Say how many lines contain "which"; the answer is the number alone.
··· Raw data ···
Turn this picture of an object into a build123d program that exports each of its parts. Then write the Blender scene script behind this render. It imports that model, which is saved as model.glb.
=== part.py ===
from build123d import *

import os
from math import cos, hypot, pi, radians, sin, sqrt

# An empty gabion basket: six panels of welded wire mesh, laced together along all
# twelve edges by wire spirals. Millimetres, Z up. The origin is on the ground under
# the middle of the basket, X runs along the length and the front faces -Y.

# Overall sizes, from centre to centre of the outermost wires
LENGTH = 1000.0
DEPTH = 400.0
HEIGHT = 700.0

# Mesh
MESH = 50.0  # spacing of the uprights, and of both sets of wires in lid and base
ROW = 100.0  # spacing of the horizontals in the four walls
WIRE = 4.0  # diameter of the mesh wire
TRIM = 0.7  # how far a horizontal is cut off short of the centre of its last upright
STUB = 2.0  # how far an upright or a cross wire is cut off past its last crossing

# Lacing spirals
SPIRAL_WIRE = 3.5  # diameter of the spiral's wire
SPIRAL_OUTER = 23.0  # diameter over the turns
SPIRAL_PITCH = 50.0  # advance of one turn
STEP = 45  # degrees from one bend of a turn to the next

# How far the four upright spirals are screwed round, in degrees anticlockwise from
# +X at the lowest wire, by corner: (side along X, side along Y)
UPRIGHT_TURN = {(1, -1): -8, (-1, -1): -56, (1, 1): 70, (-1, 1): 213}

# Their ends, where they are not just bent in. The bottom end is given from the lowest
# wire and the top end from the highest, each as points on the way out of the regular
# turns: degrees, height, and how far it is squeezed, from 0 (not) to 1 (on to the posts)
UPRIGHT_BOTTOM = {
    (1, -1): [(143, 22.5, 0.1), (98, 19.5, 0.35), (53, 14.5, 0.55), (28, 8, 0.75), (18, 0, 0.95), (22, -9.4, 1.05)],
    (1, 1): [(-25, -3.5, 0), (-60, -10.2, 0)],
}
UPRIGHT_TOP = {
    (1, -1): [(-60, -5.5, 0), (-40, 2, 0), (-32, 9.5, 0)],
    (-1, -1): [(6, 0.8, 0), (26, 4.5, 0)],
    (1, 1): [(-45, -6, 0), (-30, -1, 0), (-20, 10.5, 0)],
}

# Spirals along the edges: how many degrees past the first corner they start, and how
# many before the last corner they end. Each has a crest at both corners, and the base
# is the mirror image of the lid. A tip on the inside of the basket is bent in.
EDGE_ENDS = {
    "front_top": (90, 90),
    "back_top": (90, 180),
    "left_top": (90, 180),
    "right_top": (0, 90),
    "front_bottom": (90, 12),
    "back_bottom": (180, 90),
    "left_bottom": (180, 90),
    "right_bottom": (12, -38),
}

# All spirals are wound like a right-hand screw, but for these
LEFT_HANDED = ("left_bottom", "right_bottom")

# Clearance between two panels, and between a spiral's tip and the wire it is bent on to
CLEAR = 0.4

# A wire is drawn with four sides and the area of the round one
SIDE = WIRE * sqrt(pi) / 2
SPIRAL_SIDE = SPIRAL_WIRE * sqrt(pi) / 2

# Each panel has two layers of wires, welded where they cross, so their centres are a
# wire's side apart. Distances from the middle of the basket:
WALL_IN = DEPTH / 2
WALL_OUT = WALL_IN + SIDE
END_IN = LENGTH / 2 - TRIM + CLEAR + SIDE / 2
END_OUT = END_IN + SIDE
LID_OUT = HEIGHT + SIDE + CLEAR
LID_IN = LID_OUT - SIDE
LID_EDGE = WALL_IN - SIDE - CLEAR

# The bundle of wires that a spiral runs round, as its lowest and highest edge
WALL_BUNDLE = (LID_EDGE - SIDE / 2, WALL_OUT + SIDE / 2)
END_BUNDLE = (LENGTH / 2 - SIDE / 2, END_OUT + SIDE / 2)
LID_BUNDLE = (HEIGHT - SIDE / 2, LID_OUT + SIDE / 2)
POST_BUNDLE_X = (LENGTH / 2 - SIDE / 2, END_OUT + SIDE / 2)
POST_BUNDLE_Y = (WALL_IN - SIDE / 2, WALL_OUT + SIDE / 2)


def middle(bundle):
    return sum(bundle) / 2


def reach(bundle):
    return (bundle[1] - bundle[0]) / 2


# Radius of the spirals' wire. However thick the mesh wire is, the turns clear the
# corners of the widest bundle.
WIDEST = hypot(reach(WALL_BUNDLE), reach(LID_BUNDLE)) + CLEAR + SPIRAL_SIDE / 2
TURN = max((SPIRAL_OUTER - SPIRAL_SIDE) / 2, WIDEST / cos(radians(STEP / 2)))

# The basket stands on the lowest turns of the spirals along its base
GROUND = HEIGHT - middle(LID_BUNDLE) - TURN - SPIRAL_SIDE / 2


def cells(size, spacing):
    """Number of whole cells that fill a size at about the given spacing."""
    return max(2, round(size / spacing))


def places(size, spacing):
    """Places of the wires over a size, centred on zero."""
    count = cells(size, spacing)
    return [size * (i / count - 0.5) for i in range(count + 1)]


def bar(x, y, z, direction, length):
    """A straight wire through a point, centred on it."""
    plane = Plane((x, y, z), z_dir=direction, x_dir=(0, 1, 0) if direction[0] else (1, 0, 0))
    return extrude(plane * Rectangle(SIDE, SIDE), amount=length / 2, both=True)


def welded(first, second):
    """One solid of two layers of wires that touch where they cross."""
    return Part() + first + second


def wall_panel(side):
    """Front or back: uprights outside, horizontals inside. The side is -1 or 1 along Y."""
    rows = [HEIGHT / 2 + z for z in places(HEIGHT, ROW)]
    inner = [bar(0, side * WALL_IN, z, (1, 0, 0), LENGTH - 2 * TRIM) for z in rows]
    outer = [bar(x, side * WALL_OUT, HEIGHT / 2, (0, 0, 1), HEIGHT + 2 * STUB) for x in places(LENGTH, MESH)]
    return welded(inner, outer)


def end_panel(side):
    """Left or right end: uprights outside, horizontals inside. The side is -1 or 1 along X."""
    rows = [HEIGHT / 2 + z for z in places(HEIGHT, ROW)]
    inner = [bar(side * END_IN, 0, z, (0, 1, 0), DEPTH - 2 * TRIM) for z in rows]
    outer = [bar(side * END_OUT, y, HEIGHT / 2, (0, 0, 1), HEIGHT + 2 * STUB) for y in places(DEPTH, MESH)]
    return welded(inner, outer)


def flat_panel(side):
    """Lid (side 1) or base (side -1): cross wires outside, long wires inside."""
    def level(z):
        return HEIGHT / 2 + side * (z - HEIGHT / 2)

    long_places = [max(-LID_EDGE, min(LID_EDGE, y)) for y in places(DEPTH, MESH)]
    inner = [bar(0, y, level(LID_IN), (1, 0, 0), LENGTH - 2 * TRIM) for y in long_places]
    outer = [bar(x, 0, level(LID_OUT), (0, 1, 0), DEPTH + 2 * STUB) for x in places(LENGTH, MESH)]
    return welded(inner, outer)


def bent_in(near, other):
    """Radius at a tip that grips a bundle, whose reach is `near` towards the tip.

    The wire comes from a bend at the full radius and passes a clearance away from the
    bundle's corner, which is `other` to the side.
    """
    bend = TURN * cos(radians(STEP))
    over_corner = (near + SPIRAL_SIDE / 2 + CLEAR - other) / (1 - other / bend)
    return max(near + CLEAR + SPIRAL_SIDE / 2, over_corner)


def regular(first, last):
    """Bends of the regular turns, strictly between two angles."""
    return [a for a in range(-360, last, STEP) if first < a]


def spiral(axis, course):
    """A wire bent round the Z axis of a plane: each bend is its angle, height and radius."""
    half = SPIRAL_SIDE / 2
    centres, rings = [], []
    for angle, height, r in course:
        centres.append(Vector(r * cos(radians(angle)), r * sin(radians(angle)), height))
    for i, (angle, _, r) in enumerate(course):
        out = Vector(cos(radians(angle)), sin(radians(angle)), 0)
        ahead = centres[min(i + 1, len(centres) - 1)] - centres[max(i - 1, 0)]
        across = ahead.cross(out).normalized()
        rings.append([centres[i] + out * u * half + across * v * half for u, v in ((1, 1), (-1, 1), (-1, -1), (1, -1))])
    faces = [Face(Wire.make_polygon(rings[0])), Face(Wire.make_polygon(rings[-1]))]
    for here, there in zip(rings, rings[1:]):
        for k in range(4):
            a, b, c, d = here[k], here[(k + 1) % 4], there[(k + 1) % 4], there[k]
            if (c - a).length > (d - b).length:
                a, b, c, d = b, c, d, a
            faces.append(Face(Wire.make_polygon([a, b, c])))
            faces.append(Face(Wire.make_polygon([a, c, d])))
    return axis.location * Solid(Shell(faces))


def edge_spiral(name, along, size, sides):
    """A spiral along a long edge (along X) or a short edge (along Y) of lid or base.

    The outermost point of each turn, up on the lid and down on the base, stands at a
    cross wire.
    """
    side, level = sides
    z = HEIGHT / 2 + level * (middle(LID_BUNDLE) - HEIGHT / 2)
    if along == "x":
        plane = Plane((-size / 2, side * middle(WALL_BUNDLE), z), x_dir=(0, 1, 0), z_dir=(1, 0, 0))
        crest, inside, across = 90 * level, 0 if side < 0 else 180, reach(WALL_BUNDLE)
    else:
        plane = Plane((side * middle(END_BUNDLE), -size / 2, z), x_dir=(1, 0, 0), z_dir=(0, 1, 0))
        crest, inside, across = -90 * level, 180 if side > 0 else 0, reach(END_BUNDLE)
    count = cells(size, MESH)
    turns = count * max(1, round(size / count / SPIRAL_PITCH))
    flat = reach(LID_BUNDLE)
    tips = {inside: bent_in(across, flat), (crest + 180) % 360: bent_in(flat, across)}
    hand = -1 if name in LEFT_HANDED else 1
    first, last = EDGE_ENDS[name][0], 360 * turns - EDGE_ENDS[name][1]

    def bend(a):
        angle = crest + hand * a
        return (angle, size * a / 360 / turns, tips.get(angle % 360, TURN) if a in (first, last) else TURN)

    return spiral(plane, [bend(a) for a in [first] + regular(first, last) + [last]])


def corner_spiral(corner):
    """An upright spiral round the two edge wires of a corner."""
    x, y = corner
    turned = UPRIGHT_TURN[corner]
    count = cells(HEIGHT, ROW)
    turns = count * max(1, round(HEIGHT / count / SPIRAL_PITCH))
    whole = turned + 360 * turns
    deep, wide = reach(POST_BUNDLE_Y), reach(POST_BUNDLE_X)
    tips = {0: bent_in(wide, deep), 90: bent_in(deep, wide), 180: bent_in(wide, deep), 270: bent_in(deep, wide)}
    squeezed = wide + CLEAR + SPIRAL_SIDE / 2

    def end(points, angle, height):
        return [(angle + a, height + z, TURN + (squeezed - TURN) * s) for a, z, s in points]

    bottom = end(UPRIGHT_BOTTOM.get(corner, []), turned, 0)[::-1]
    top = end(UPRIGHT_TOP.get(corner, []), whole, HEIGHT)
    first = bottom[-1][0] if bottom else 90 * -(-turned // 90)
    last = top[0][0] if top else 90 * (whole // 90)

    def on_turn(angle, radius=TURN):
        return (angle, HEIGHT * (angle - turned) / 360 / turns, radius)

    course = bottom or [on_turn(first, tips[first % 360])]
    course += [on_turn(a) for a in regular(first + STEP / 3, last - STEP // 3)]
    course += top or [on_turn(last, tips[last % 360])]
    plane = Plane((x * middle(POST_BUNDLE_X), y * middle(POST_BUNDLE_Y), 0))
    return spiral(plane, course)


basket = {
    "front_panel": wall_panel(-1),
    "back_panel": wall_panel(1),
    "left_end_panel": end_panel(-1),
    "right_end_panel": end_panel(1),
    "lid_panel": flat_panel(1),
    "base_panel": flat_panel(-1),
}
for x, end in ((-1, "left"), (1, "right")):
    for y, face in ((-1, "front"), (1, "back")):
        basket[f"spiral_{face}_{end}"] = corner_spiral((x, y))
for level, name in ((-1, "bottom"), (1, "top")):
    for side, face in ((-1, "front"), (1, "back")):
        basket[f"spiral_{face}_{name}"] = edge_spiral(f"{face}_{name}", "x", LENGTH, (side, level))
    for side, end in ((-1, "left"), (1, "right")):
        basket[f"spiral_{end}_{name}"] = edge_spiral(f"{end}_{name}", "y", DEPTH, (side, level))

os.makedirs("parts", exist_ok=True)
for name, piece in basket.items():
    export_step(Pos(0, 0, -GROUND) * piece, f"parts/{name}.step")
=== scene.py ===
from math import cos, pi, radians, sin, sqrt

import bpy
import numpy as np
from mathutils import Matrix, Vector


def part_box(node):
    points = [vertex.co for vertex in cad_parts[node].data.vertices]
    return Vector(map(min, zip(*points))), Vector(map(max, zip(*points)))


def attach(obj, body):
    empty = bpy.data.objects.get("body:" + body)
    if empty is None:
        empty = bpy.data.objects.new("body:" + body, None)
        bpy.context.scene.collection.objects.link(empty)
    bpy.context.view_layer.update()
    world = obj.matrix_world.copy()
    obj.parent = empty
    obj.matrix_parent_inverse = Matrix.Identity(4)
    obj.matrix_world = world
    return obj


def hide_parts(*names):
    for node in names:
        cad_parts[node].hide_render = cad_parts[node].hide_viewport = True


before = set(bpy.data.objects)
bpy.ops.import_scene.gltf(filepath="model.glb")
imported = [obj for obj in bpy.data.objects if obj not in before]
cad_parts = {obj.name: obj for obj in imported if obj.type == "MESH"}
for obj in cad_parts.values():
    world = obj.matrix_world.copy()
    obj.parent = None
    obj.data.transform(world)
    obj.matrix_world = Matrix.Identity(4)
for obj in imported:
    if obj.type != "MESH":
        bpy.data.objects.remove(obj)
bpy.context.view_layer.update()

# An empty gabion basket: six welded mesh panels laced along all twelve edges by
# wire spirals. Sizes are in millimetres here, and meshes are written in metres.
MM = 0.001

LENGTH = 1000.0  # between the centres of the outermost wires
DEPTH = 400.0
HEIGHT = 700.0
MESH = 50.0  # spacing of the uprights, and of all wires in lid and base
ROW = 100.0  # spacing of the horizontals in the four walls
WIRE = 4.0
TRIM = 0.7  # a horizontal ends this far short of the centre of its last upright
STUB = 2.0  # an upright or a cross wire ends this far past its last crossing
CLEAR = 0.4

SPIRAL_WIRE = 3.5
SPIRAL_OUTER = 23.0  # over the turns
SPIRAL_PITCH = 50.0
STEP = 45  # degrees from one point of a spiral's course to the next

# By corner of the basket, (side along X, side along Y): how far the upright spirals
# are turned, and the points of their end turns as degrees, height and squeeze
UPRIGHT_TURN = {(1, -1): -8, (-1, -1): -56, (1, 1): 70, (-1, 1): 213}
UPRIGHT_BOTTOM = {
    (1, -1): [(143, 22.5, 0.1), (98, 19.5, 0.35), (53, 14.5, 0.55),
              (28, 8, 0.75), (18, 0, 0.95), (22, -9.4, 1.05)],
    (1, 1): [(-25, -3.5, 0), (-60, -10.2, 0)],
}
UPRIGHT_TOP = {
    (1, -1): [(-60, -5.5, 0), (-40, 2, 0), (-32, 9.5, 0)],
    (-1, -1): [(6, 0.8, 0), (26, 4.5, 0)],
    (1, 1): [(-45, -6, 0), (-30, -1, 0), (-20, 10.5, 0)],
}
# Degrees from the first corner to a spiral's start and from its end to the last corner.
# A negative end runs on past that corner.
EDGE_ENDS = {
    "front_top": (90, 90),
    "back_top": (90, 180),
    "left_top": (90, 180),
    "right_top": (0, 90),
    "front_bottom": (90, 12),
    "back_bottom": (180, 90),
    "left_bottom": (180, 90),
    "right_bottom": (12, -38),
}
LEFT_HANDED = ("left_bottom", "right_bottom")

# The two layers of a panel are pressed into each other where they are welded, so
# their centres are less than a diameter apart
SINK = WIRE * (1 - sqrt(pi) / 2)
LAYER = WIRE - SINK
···
# [Finished exercise]
2